WHAT TO WORK ON » Tally up how many lines in the listing below contain the string "attach", and give only the total.

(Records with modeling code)
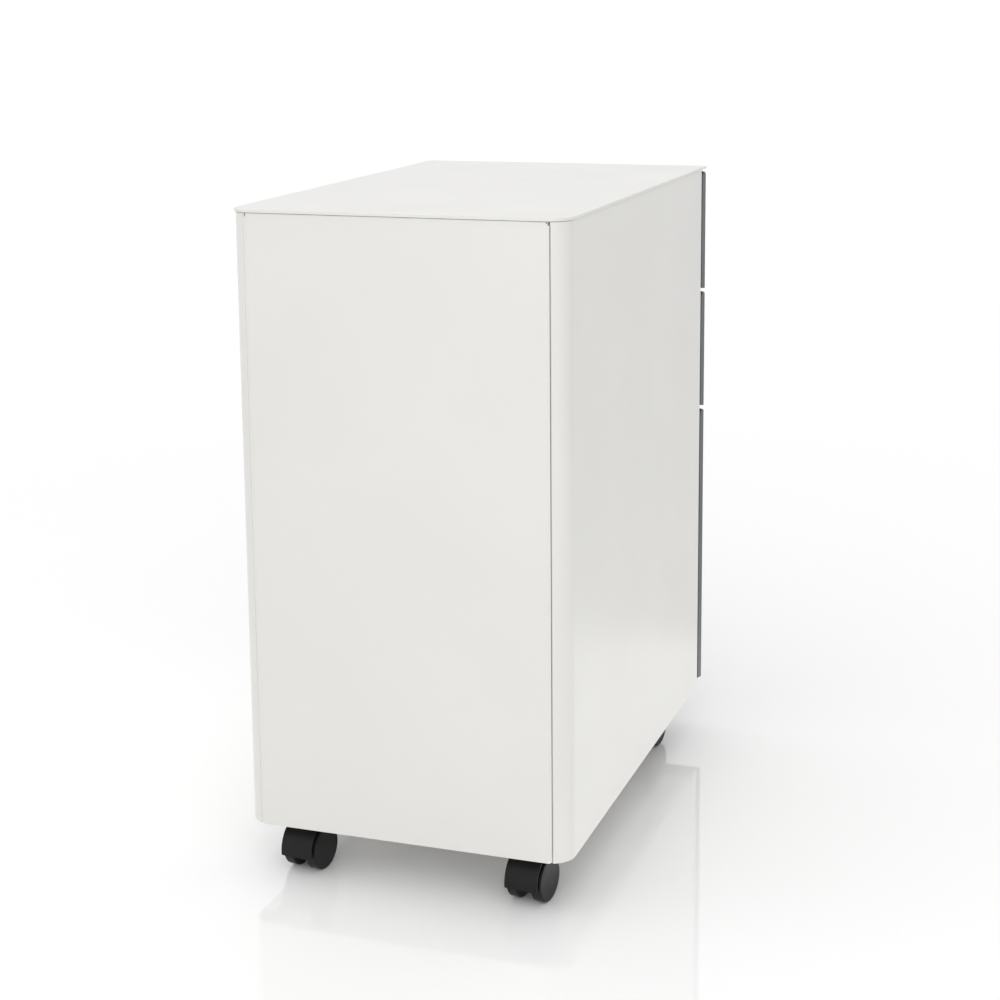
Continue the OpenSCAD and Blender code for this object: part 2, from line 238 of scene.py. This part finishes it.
def powder_coat(name, colour, gloss_low, gloss_high, grain=0.003 * MM, shine=0.5):
    """Satin powder coat: fine orange peel over slow waves, with faint cloudiness of shade and gloss."""
    material, tree, shader = new_material(name)
    place = place_node(tree)
    cloud = noise(tree, place, scale=7, detail=3)
    shade = shades(tree, spread(tree, cloud, 0, 1), tinted(colour, 0.985), tinted(colour, 1.012))
    tree.links.new(shade, shader.inputs["Base Color"])
    rub = noise(tree, place, scale=18, detail=1)
    tree.links.new(spread(tree, rub, gloss_low, gloss_high, 0, 1), shader.inputs["Roughness"])
    waves = bump(tree, noise(tree, place, scale=90, detail=1), depth=0.010 * MM)
    peel = bump(tree, noise(tree, place, scale=600, detail=1), depth=grain, below=waves)
    tree.links.new(peel, shader.inputs["Normal"])
    shader.inputs["Specular IOR Level"].default_value = shine
    return material


def galvanised(name):
    """Zinc sheet with its soft spangle."""
    material, tree, shader = new_material(name)
    place = place_node(tree)
    cells = tree.nodes.new("ShaderNodeTexVoronoi")
    cells.inputs["Scale"].default_value = 140
    tree.links.new(place, cells.inputs["Vector"])
    split = tree.nodes.new("ShaderNodeSeparateColor")
    tree.links.new(cells.outputs["Color"], split.inputs["Color"])
    facet = split.outputs["Red"]
    shade = shades(tree, facet, dark=(0.46, 0.47, 0.49), light=(0.66, 0.67, 0.69))
    tree.links.new(shade, shader.inputs["Base Color"])
    tree.links.new(spread(tree, facet, 0.32, 0.5, 0, 1), shader.inputs["Roughness"])
    pits = noise(tree, place, scale=400, detail=3)
    tree.links.new(bump(tree, pits, depth=0.01 * MM), shader.inputs["Normal"])
    shader.inputs["Metallic"].default_value = 1
    return material


def drawn_metal(name, dark, light, stretch, rough_low, rough_high):
    """Bright metal with fine lines; stretch is small along the lines."""
    material, tree, shader = new_material(name)
    lines = noise(tree, place_node(tree, stretch), scale=1, detail=4, roughness=0.65)
    tree.links.new(shades(tree, spread(tree, lines, 0, 1), dark, light), shader.inputs["Base Color"])
    tree.links.new(spread(tree, lines, rough_low, rough_high), shader.inputs["Roughness"])
    tree.links.new(bump(tree, lines, depth=0.008 * MM), shader.inputs["Normal"])
    shader.inputs["Metallic"].default_value = 1
    return material


def moulded_plastic(name, colour, gloss_low, gloss_high, grain):
    """Black nylon with a spark-eroded grain and slightly uneven gloss."""
    material, tree, shader = new_material(name)
    place = place_node(tree)
    smear = noise(tree, place, scale=60, detail=3, roughness=0.6)
    shade = shades(tree, spread(tree, smear, 0, 1), tinted(colour, 0.85), tinted(colour, 1.2))
    tree.links.new(shade, shader.inputs["Base Color"])
    tree.links.new(spread(tree, smear, gloss_low, gloss_high), shader.inputs["Roughness"])
    sparks = noise(tree, place, scale=1200, detail=1)
    tree.links.new(bump(tree, sparks, depth=grain), shader.inputs["Normal"])
    shader.inputs["Specular IOR Level"].default_value = 0.25
    return material


def make_materials():
    white = (0.70, 0.693, 0.668)
    grey = (0.084, 0.092, 0.100)
    black = (0.006, 0.006, 0.006)
    return {
        "carcass_paint": powder_coat("carcass_paint", white, 0.27, 0.35),
        "front_paint": powder_coat("front_paint", grey, 0.46, 0.54, grain=0.006 * MM, shine=0.36),
        "tray_paint": powder_coat("tray_paint", (0.60, 0.61, 0.61), 0.33, 0.42),
        "galvanised_steel": galvanised("galvanised_steel"),
        "runner_steel": drawn_metal(
            "runner_steel", (0.50, 0.51, 0.53), (0.72, 0.73, 0.75), (1500, 12, 1500), 0.22, 0.36),
        "zinc_screws": drawn_metal(
            "zinc_screws", (0.52, 0.53, 0.56), (0.74, 0.75, 0.78), (900, 900, 900), 0.25, 0.4),
        "axle_steel": drawn_metal(
            "axle_steel", (0.42, 0.42, 0.44), (0.62, 0.62, 0.64), (40, 2500, 2500), 0.18, 0.3),
        "lock_metal": drawn_metal(
            "lock_metal", (0.60, 0.60, 0.60), (0.78, 0.78, 0.79), (1200, 1200, 60), 0.12, 0.24),
        "caster_plastic": moulded_plastic("caster_plastic", black, 0.42, 0.55, grain=0.006 * MM),
        "wheel_plastic": moulded_plastic("wheel_plastic", black, 0.34, 0.46, grain=0.004 * MM),
    }


# ---------- the model ----------


def softened(node, width):
    """A copy of a CAD node with its sharp edges rounded; it stands for the node."""
    mesh = NODES[node].data.copy()
    mesh.name = node + "_rounded"
    work = bmesh.new()
    work.from_mesh(mesh)
    bmesh.ops.remove_doubles(work, verts=work.verts, dist=WELD)
    bmesh.ops.dissolve_limit(
        work, angle_limit=FLAT, verts=work.verts, edges=work.edges, delimit={"NORMAL"})
    edges = [e for e in work.edges if len(e.link_faces) == 2 and e.calc_face_angle(0) > SHARP]
    bmesh.ops.bevel(
        work, geom=edges, offset=width, offset_type="OFFSET", segments=ROUND_STEPS, profile=0.5,
        affect="EDGES", clamp_overlap=True)
    for face in work.faces:
        face.smooth = True
    work.to_mesh(mesh)
    work.free()
    piece = bpy.data.objects.new(mesh.name, mesh)
    bpy.context.scene.collection.objects.link(piece)
    normals = piece.modifiers.new("normals", "WEIGHTED_NORMAL")
    normals.keep_sharp = True
    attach(piece, BODY_OF[node])
    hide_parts(node)
    return piece


def edge_width(node):
    """How far a node's sharp edges are rounded: pressed, painted and moulded parts have no knife edges."""
    if node == "top_panel":
        return 1.2 * MM
    if node.endswith(("side_panel", "back_panel")):
        return 0.3 * MM
    if node.endswith("_front"):
        return 0.5 * MM
    if node.endswith("_hood"):
        return 0.35 * MM
    return 0


def seam_beads():
    """The powder coat that bridges the foot of each seam beside the back panel, just below the surface."""
    low, high = CAD_BOX[0][2] + SEAM_FOOT, CAD_BOX[1][2] - SEAM_HEAD
    rear = CAD_BOX[1][1] - SEAM_DEPTH
    for side, name in ((-1, "left"), (1, "right")):
        rings = []
        work = bmesh.new()
        for z in (low, high):
            ring = []
            for i in range(SEAM_STEPS + 1):
                t = 2 * i / SEAM_STEPS - 1
                sag = SEAM_SAG * (1 - t * t)
                ring.append(work.verts.new((side * SEAM_X + t * SEAM_REACH, rear - sag, z)))
            ring += [work.verts.new((v.co.x, v.co.y - SEAM_THICK, z)) for v in reversed(ring)]
            rings.append(ring)
        count = len(rings[0])
        for i in range(count):
            j = (i + 1) % count
            work.faces.new((rings[0][i], rings[0][j], rings[1][j], rings[1][i]))
        work.faces.new(rings[0])
        work.faces.new(rings[1])
        bmesh.ops.recalc_face_normals(work, faces=work.faces)
        mesh = bpy.data.meshes.new(name + "_seam_bead")
        work.to_mesh(mesh)
        work.free()
        bead = bpy.data.objects.new(mesh.name, mesh)
        bpy.context.scene.collection.objects.link(bead)
        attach(bead, "cabinet")
        yield bead


def paint(thing, material):
    thing.data.materials.clear()
    thing.data.materials.append(material)


def main():
    make_camera()
    bpy.context.scene.view_settings.view_transform = "Standard"
    make_world()
    make_floor()
    for lamp in LAMPS:
        make_lamp(*lamp)
    materials = make_materials()
    for name, thing in NODES.items():
        paint(thing, materials[SLOT_OF[name]])
    for bead in seam_beads():
        paint(bead, materials["carcass_paint"])
    for node in list(NODES):
        width = edge_width(node)
        if width:
            paint(softened(node, width), materials[SLOT_OF[node]])


main()
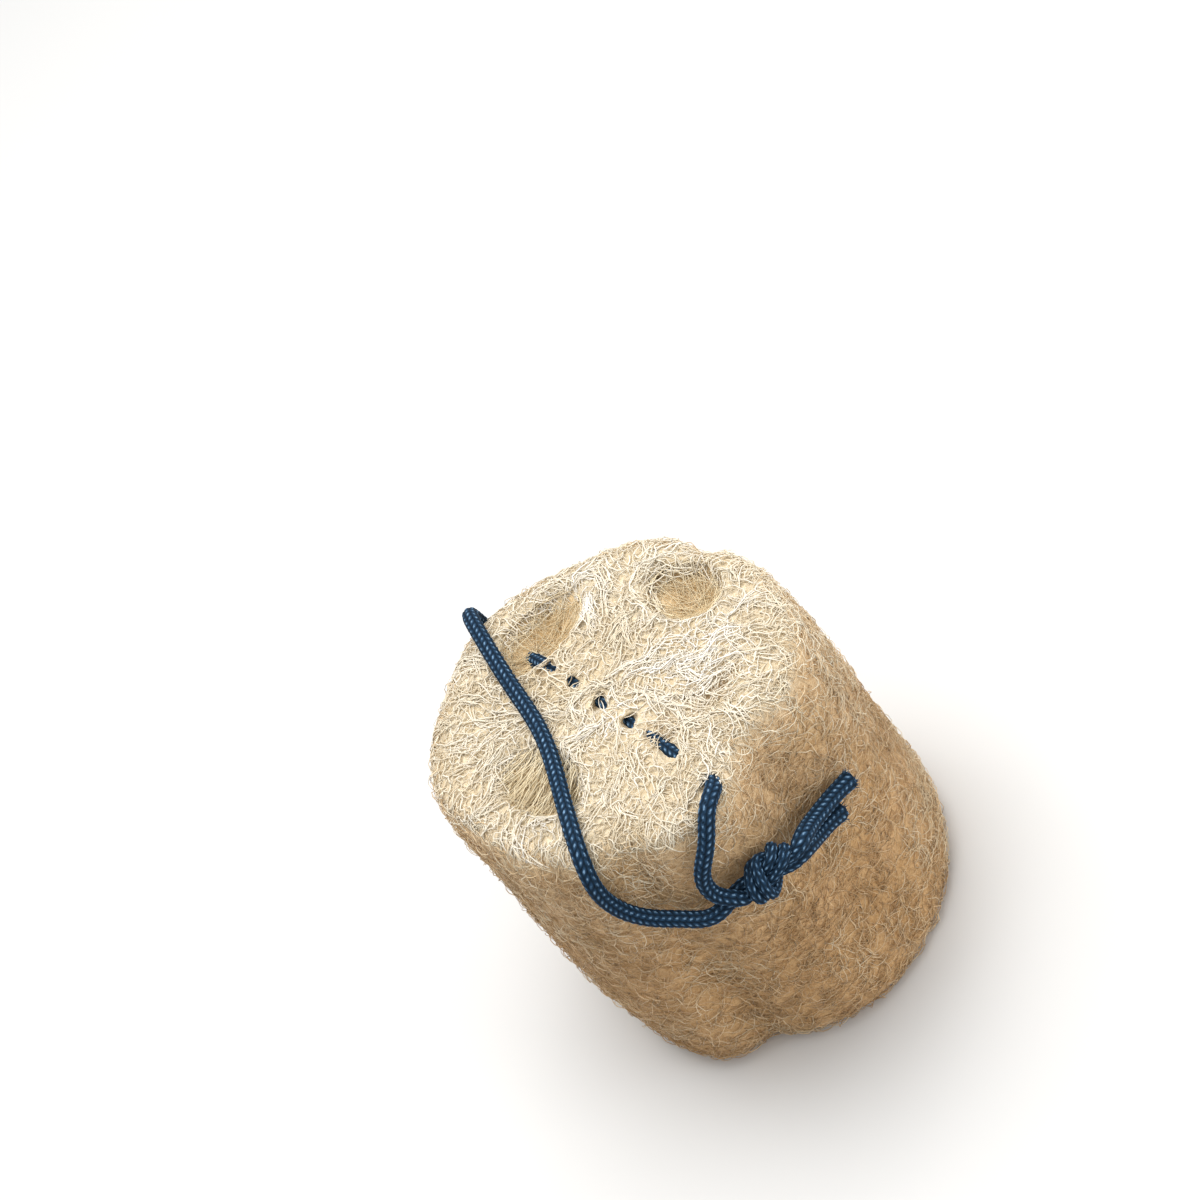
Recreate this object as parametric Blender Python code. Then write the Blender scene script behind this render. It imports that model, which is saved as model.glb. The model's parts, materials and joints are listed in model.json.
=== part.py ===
# Natural loofah sponge on a braided hanging cord.
# One cut length of dried loofah fibre stands on a cut end, and one cord is threaded through it near the
# upper cut face, brought over the back rim and the face, and tied to itself in a doubled overhand knot.
# The origin is under the middle of the sponge, on the surface it stands on, and +Z is the gourd's axis.

import math

import bmesh
import bpy
import numpy as np

MM = 0.001

# Driving dimensions of the sponge, in millimetres and degrees
HEIGHT = 104.0
RADIUS = 51.3
RIM_POWER = 14.0
LEFT_BULGE = 2.2
RIGHT_BULGE = 1.2
BASE_SPREAD = 2.4

# Long hollows in the side wall: compass angle, depth at the cut face, depth at the base, half width
WALL_HOLLOWS = (
    (30, 3.5, 2.0, 7),
    (71, 1.5, 1.0, 14),
    (186, 1.8, 1.0, 16),
    (242, 3.2, 3.8, 9),
    (296, 10.0, 1.0, 16),
)
WALL_LOBE = (112, 3.2, 18)
# Swells of the side wall: compass angle, height, half width, and where up the wall (0 to 1) and how far
WALL_SWELLS = (
    (95, 2.0, 45, 1.0, 0.45),
    (160, 4.5, 30, 0.95, 0.45),
    (205, 2.0, 30, 0.3, 0.4),
    (226, 3.0, 16, 0.0, 0.3),
    (290, 5.0, 32, 0.0, 0.25),
    (340, 1.0, 30, 0.1, 0.4),
)

# The raised net: cells across and up each side of the cube that the body is shaped from, and how far
# the middles of the cells lie below the ridges around them
CELLS_ACROSS = 14
CELLS_UP = 16
NET_DEPTH = 2.8
NET_DEPTH_SPREAD = 0.6
NET_JITTER = 0.034
BASE_TRIM = 2.0

# Seed channels that run right through: centre, half sizes, turn
CHANNELS = (
    ("channel_back", (-6.5, 33.5), (12.0, 6.5), 12),
    ("channel_right", (31.0, 14.0), (8.5, 6.5), 115),
    ("channel_left", (-28.5, -9.0), (10.0, 6.5), 105),
)
CHANNEL_SIDES = 14
CHANNEL_RINGS = 12
CHANNEL_FLARE = 2.2
MOUTH_SINK = 4.0

# Blind pockets in the cut face: centre, half sizes, depth
POCKETS = (
    ("pocket_cord", (4.6, -19.5), (4.2, 5.0), 16.0),
    ("pocket_right", (20.0, -18.5), (7.0, 5.0), 6.0),
)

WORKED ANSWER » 2